#### Records supplied:
'''
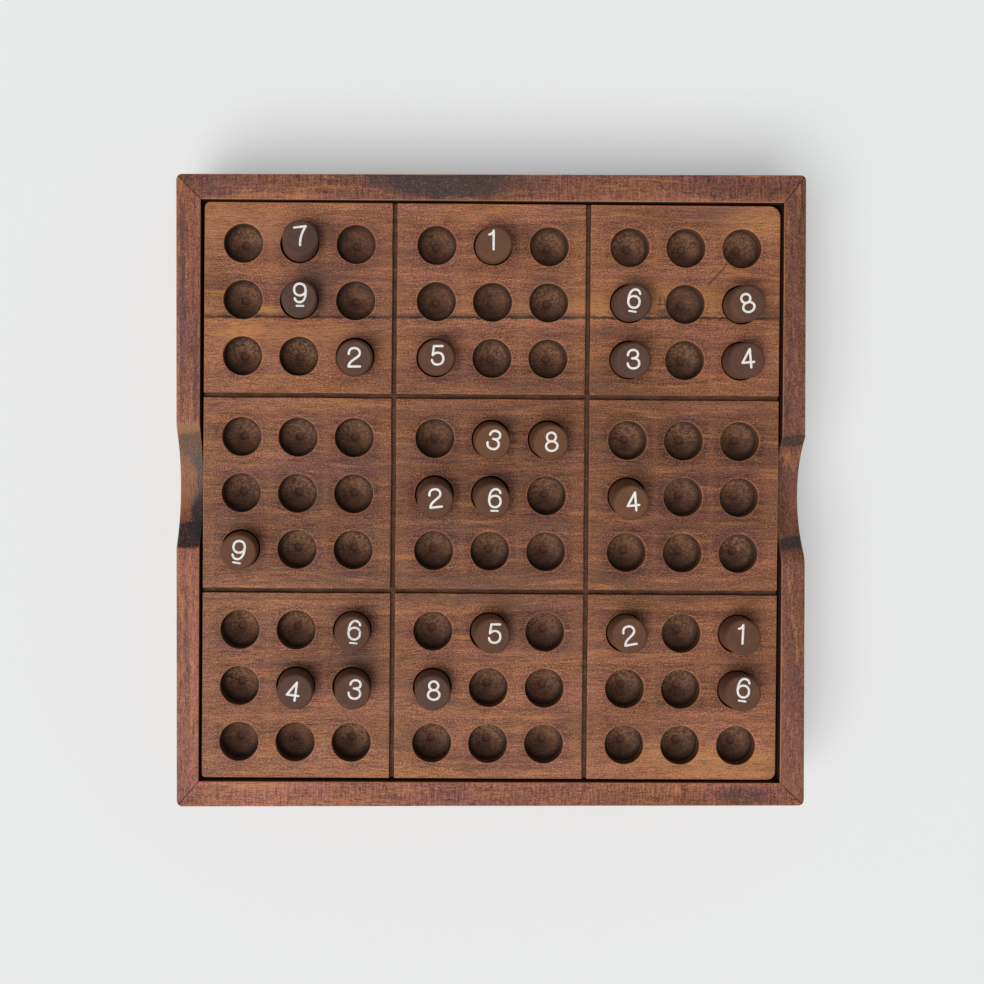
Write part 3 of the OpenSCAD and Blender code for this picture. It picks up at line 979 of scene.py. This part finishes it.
def peg_mesh(segments, seed):
    """Vertices, faces, point attributes and wood coordinates of one upright peg on z = 0."""
    r = np.random.default_rng(seed)
    angles = np.arange(segments) * (2 * math.pi / segments)
    oval = 1 - 0.004 * (1 + np.sin(2 * angles + r.uniform(0, 6)))
    form = peg_form()
    rings = [(rad, PEG_LEN - low, wear) for rad, low, wear in form]
    rings += [(PEG_R, PEG_LEN / 2, 0.0)]
    rings += [(rad, low, wear) for rad, low, wear in reversed(form)]
    verts, edge, side = [(0.0, 0.0, PEG_LEN)], [0.0], [0.0]
    for k, (rad, z, wear) in enumerate(rings):
        dent = 0.03 * wave(angles / (2 * math.pi), seed + k // 6, 5, 2.0) if wear else 0.0
        size = (rad + np.minimum(dent, 0.0)) * oval
        verts += [(float(s * math.cos(a)), float(s * math.sin(a)), z)
                  for s, a in zip(size, angles)]
        edge += [wear] * segments
        # marks the sides for the painted light
        side += [1.0 if rad > PEG_R - 0.1 else 0.0] * segments
    verts.append((0.0, 0.0, 0.0))
    edge.append(0.0)
    side.append(0.0)
    firsts = [1 + k * segments for k in range(len(rings))]
    faces = [f[::-1] for f in ring_faces(firsts, segments)]
    for i in range(segments):
        j = (i + 1) % segments
        faces.append((0, 1 + i, 1 + j))
        faces.append((len(verts) - 1, firsts[-1] + j, firsts[-1] + i))
    verts = np.array(verts)
    local = verts + r.uniform(-300, 300, 3)  # every peg is cut from its own piece of dowel
    return verts, faces, {"edge": edge, "side": side}, local


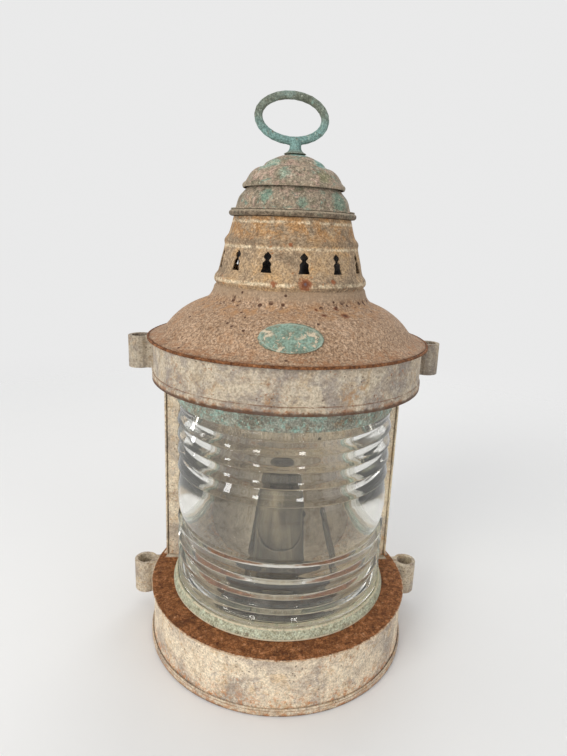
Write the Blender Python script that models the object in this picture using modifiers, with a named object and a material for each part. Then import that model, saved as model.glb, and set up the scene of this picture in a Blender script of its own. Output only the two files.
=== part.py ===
"""Masthead lantern: galvanised body, pressed stepped lens, oil font and burner behind a rear door.

Metres, +Z up. The origin is the centre of the base's underside, and the lens faces -Y.
An azimuth is an angle about the lantern's axis, from the front (-Y) towards +X.
"""
import math

import bmesh
import bpy
from mathutils import Matrix, Vector

# Shared gauges and clearances
sheet = 0.0010
copper_sheet = 0.0009
fit_gap = 0.0003
cut_overrun = 0.002
round_steps = 36
chimney_steps = 26
top_steps = 24
small_steps = 16
fine_steps = 12
knuckle_steps = 8
shell_steps = 22
door_steps = 8
merge_distance = 0.00005

# Base drum
base_step = 0.0050
base_height = 0.0443
pan_rim_height = 0.0060
pan_edge_chamfer = 0.0010
base_wall_taper = 0.0013
shelf_thickness = 0.0012
shelf_overhang = 0.0023
shelf_well_gap = 0.0050
shelf_lip_depth = 0.0040
seat_height = 0.0060
seat_flange = 0.0030

# Stepped lens and its copper frame
lens_radius = 0.0792
lens_wall = 0.0087
lens_half_angle = math.radians(103)
lens_arc_steps = 24
belt_height = 0.0413
belt_sink = 0.0034
belt_points = 7
prism_zone_height = 0.0453
prism_depth = 0.0034
prism_crest_land = 0.0008
prism_height_shares = (0.277, 0.256, 0.249, 0.218)
prism_waist_share = 0.28
prism_waist_drop_share = 0.42
lens_foot_band = 0.0076
lens_top_band = 0.0116
lens_band_step = 0.0014
foot_ring_spread = 0.0036
foot_ring_height = 0.0078
foot_ring_land = 0.0010
foot_ring_lip = 0.0011
collar_height = 0.0157
collar_flange = 0.0090
channel_leg = 0.0042
cheek_flange = 0.0065

# Back shell and door
cheek_reach = 0.0158
shell_foot_flange = 0.0022
door_sill = 0.0117
door_head = 0.0112
door_side_lap = 0.0045
door_half_angle = math.radians(30)
door_overlap = 0.0060
door_bead = 0.0010
door_bead_width = 0.0030
door_bead_inset = 0.0060
hinge_gap = 0.0043
hinge_knuckle_radius = 0.0021
hinge_pin_radius = 0.0011
hinge_bore_clearance = 0.00015
hinge_leaf_thickness = 0.0008
hinge_leaf_width = 0.0120
hinge_knuckle_height = 0.0080
hinge_knuckle_count = 3
hinge_inset = 0.0260
pin_head_height = 0.0010
knob_inset = 0.0083
knob_radius = 0.0050
knob_length = 0.0082
rivet_head_radius = 0.0022
rivet_head_height = 0.0008
catch_rivet_radius = 0.0018
catch_gap = 0.0008
catch_thickness = 0.0007
catch_height = 0.0120
catch_rise = 0.0034
catch_foot = 0.0100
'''
#### Required task:
Write out every entry exactly as given.

#### Expected answer:
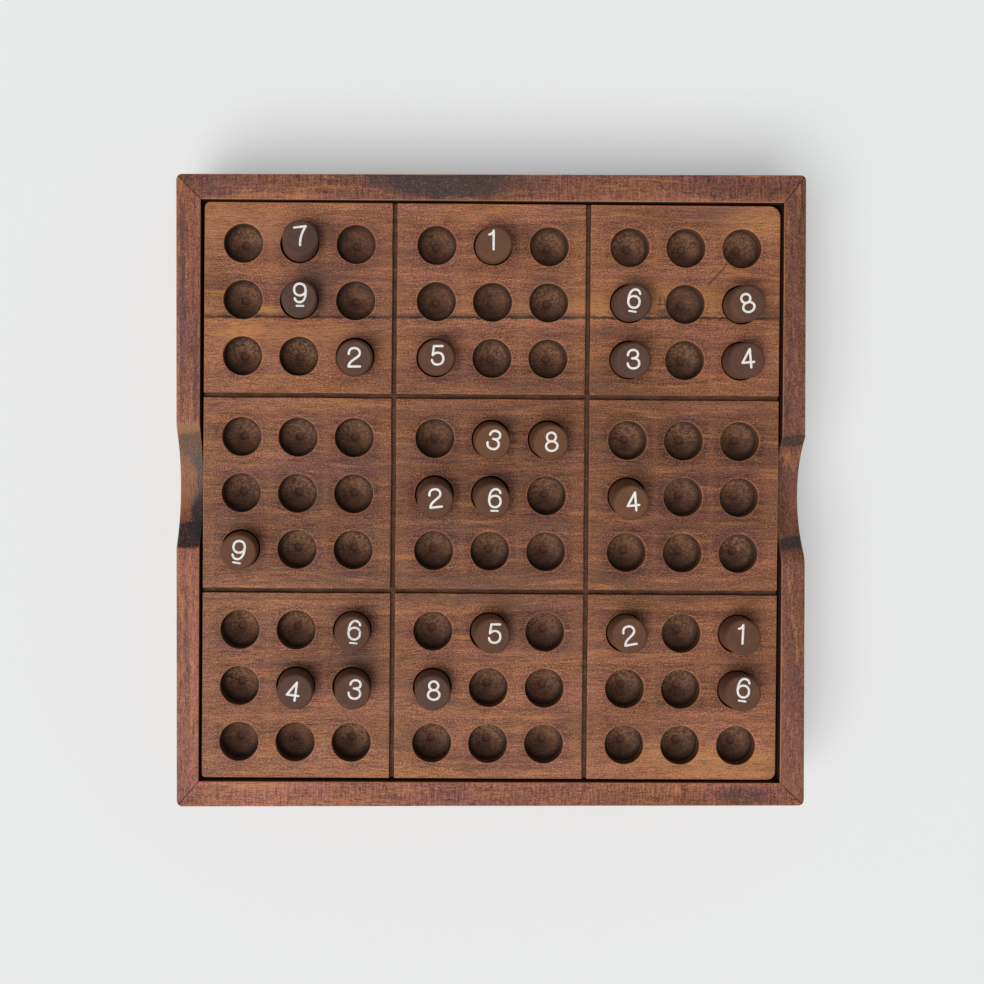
Write part 3 of the OpenSCAD and Blender code for this picture. It picks up at line 979 of scene.py. This part finishes it.
def peg_mesh(segments, seed):
    """Vertices, faces, point attributes and wood coordinates of one upright peg on z = 0."""
    r = np.random.default_rng(seed)
    angles = np.arange(segments) * (2 * math.pi / segments)
    oval = 1 - 0.004 * (1 + np.sin(2 * angles + r.uniform(0, 6)))
    form = peg_form()
    rings = [(rad, PEG_LEN - low, wear) for rad, low, wear in form]
    rings += [(PEG_R, PEG_LEN / 2, 0.0)]
    rings += [(rad, low, wear) for rad, low, wear in reversed(form)]
    verts, edge, side = [(0.0, 0.0, PEG_LEN)], [0.0], [0.0]
    for k, (rad, z, wear) in enumerate(rings):
        dent = 0.03 * wave(angles / (2 * math.pi), seed + k // 6, 5, 2.0) if wear else 0.0
        size = (rad + np.minimum(dent, 0.0)) * oval
        verts += [(float(s * math.cos(a)), float(s * math.sin(a)), z)
                  for s, a in zip(size, angles)]
        edge += [wear] * segments
        # marks the sides for the painted light
        side += [1.0 if rad > PEG_R - 0.1 else 0.0] * segments
    verts.append((0.0, 0.0, 0.0))
    edge.append(0.0)
    side.append(0.0)
    firsts = [1 + k * segments for k in range(len(rings))]
    faces = [f[::-1] for f in ring_faces(firsts, segments)]
    for i in range(segments):
        j = (i + 1) % segments
        faces.append((0, 1 + i, 1 + j))
        faces.append((len(verts) - 1, firsts[-1] + j, firsts[-1] + i))
    verts = np.array(verts)
    local = verts + r.uniform(-300, 300, 3)  # every peg is cut from its own piece of dowel
    return verts, faces, {"edge": edge, "side": side}, local


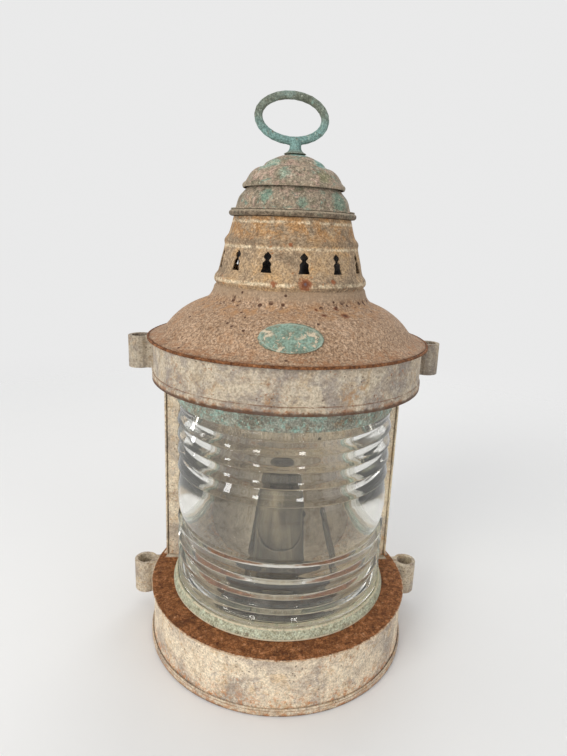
Write the Blender Python script that models the object in this picture using modifiers, with a named object and a material for each part. Then import that model, saved as model.glb, and set up the scene of this picture in a Blender script of its own. Output only the two files.
=== part.py ===
"""Masthead lantern: galvanised body, pressed stepped lens, oil font and burner behind a rear door.

Metres, +Z up. The origin is the centre of the base's underside, and the lens faces -Y.
An azimuth is an angle about the lantern's axis, from the front (-Y) towards +X.
"""
import math

import bmesh
import bpy
from mathutils import Matrix, Vector

# Shared gauges and clearances
sheet = 0.0010
copper_sheet = 0.0009
fit_gap = 0.0003
cut_overrun = 0.002
round_steps = 36
chimney_steps = 26
top_steps = 24
small_steps = 16
fine_steps = 12
knuckle_steps = 8
shell_steps = 22
door_steps = 8
merge_distance = 0.00005

# Base drum
base_step = 0.0050
base_height = 0.0443
pan_rim_height = 0.0060
pan_edge_chamfer = 0.0010
base_wall_taper = 0.0013
shelf_thickness = 0.0012
shelf_overhang = 0.0023
shelf_well_gap = 0.0050
shelf_lip_depth = 0.0040
seat_height = 0.0060
seat_flange = 0.0030

# Stepped lens and its copper frame
lens_radius = 0.0792
lens_wall = 0.0087
lens_half_angle = math.radians(103)
lens_arc_steps = 24
belt_height = 0.0413
belt_sink = 0.0034
belt_points = 7
prism_zone_height = 0.0453
prism_depth = 0.0034
prism_crest_land = 0.0008
prism_height_shares = (0.277, 0.256, 0.249, 0.218)
prism_waist_share = 0.28
prism_waist_drop_share = 0.42
lens_foot_band = 0.0076
lens_top_band = 0.0116
lens_band_step = 0.0014
foot_ring_spread = 0.0036
foot_ring_height = 0.0078
foot_ring_land = 0.0010
foot_ring_lip = 0.0011
collar_height = 0.0157
collar_flange = 0.0090
channel_leg = 0.0042
cheek_flange = 0.0065

# Back shell and door
cheek_reach = 0.0158
shell_foot_flange = 0.0022
door_sill = 0.0117
door_head = 0.0112
door_side_lap = 0.0045
door_half_angle = math.radians(30)
door_overlap = 0.0060
door_bead = 0.0010
door_bead_width = 0.0030
door_bead_inset = 0.0060
hinge_gap = 0.0043
hinge_knuckle_radius = 0.0021
hinge_pin_radius = 0.0011
hinge_bore_clearance = 0.00015
hinge_leaf_thickness = 0.0008
hinge_leaf_width = 0.0120
hinge_knuckle_height = 0.0080
hinge_knuckle_count = 3
hinge_inset = 0.0260
pin_head_height = 0.0010
knob_inset = 0.0083
knob_radius = 0.0050
knob_length = 0.0082
rivet_head_radius = 0.0022
rivet_head_height = 0.0008
catch_rivet_radius = 0.0018
catch_gap = 0.0008
catch_thickness = 0.0007
catch_height = 0.0120
catch_rise = 0.0034
catch_foot = 0.0100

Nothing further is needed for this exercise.